I crouch by an open scene case, getting out the spray bottle of LCV and the camera, scanning my surroundings before I do anything. The living room and kitchen are one open area separated by a Formica countertop, an old TV against one wall, a brown vinyl recliner parked in front of it, and that’s about the only place someone could sit.

Bags of metal cans and glass and plastic bottles are piled on a sofa, on a small table and on its chairs, and I can understand Machado’s attitude when he first got here after the body was found.
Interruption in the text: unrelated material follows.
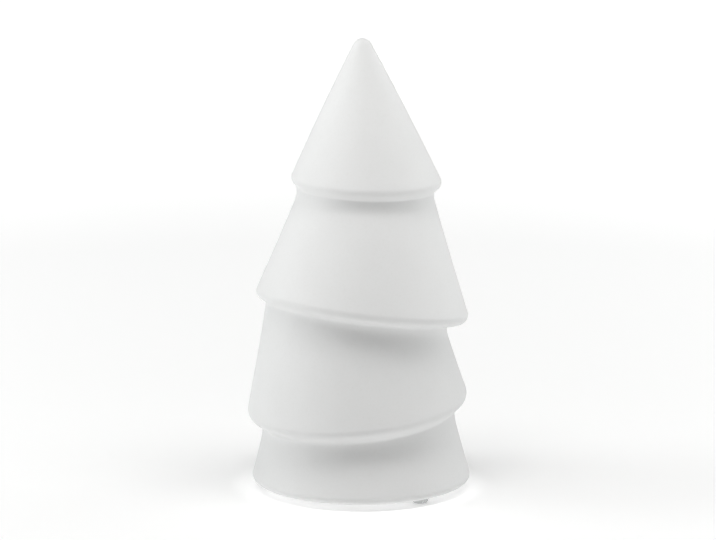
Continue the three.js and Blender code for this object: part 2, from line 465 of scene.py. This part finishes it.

I know all too well what it’s like to walk into a death scene that is so overwhelmed by what obsessive unwell people collect or hoard or don’t bother throwing out that it’s like sifting through a landfill.

“This isn’t just about the money.” Benton stands by the kitchen counter, looking, taking in every detail.

“It’s sad,” I agree. “Maybe he started out collecting all this for whatever petty cash he could get, but then it became a compulsion.”

“Another addiction.”

“Addicted to digging through trash,” I reply, noticing all of the window shades are down, the shapes of bottles and cans showing behind the yellowed fabric as the light shines through.